L’iconique esthétique du maillot imposée indirectement par… la Fédération nationale
La Fédération des Pays-Bas a alors demandé à ses dirigeants de modifier leur maillot ainsi que de rajouter le nom Amsterdam à leur club, car il existait déjà un autre Ajax, à Leyde. Ainsi est né, un peu forcé, le légendaire maillot blanc, avec une bande verticale rouge au milieu.

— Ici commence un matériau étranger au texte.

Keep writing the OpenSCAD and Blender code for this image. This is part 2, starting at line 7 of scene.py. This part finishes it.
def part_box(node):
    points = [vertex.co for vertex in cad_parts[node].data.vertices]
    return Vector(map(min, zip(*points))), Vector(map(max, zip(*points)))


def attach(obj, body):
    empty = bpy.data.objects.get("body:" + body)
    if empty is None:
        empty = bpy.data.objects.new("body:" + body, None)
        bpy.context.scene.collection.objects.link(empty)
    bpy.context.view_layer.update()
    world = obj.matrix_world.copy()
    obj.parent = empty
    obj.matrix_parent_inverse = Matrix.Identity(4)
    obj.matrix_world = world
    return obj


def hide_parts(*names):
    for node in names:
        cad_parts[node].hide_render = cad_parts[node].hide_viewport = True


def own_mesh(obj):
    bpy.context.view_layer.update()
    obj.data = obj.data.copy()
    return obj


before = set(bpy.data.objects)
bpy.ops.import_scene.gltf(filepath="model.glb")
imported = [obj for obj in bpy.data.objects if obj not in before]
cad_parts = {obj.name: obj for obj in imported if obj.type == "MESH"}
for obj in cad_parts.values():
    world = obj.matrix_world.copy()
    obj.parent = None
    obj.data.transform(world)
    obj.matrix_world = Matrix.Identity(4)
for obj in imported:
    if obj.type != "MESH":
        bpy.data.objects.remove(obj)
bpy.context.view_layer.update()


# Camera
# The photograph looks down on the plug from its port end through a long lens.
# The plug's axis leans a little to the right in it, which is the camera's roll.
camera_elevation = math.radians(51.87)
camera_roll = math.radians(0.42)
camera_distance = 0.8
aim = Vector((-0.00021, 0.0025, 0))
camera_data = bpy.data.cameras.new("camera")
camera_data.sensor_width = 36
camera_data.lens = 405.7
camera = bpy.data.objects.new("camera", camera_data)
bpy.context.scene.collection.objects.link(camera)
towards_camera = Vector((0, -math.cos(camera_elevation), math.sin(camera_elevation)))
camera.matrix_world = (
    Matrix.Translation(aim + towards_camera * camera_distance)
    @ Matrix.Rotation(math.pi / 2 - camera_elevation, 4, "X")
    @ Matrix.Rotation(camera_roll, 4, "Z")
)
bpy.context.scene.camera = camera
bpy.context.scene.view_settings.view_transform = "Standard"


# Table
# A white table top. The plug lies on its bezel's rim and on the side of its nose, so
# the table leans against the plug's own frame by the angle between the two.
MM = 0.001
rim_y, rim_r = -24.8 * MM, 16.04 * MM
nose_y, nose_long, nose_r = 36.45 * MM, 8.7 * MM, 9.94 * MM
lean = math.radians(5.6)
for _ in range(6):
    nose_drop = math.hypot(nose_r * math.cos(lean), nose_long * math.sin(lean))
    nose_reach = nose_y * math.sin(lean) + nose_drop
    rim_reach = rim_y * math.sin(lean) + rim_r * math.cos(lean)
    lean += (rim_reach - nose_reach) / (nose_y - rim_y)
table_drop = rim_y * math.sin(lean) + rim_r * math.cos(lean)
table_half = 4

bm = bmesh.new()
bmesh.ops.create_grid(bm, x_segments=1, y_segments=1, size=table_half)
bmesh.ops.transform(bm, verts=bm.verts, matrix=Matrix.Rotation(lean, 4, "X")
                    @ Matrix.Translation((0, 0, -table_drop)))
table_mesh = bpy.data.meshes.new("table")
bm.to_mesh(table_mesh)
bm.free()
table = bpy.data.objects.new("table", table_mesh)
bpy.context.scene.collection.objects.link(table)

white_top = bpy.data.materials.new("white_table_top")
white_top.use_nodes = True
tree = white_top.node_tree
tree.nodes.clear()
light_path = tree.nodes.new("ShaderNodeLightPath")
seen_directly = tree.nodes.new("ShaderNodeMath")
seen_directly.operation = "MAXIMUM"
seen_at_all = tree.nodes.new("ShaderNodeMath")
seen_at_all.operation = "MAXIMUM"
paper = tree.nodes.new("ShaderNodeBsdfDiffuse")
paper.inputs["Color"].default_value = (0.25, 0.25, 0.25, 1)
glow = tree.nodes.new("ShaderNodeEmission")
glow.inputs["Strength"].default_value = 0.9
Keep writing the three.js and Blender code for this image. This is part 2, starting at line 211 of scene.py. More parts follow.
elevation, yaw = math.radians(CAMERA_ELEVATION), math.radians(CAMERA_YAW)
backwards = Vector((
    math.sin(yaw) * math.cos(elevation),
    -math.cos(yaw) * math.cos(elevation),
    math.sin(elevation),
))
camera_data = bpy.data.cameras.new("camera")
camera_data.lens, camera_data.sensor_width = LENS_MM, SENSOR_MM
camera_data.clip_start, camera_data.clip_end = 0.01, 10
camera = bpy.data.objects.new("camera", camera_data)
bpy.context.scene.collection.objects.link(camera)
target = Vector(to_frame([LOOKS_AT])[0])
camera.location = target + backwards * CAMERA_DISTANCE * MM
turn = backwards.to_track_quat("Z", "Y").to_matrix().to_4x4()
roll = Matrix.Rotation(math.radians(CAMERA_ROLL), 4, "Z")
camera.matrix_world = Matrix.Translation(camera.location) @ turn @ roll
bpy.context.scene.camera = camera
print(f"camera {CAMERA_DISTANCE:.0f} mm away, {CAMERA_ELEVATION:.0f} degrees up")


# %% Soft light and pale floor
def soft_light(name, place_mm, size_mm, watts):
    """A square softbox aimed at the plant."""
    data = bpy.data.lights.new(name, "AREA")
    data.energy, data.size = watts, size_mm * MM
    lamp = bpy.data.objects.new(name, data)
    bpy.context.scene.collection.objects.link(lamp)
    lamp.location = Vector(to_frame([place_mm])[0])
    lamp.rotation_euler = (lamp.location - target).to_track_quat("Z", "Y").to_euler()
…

Si la tenue extérieure se renouvelle chaque année et qu’une troisième a été lancée en 2004, celle à domicile demeure inchangée. Avec deux petits ajouts d’importance au fil du temps, toutefois : deux (à partir de 2007), puis trois étoiles dorées (depuis 2011), symbole de ses trente titres de champion, ont été posées sur le coeur, au-dessus du blason du club, et le chiffre quatre, planté au centre de l’écusson de la Ligue des champions, sur l’épaule droite.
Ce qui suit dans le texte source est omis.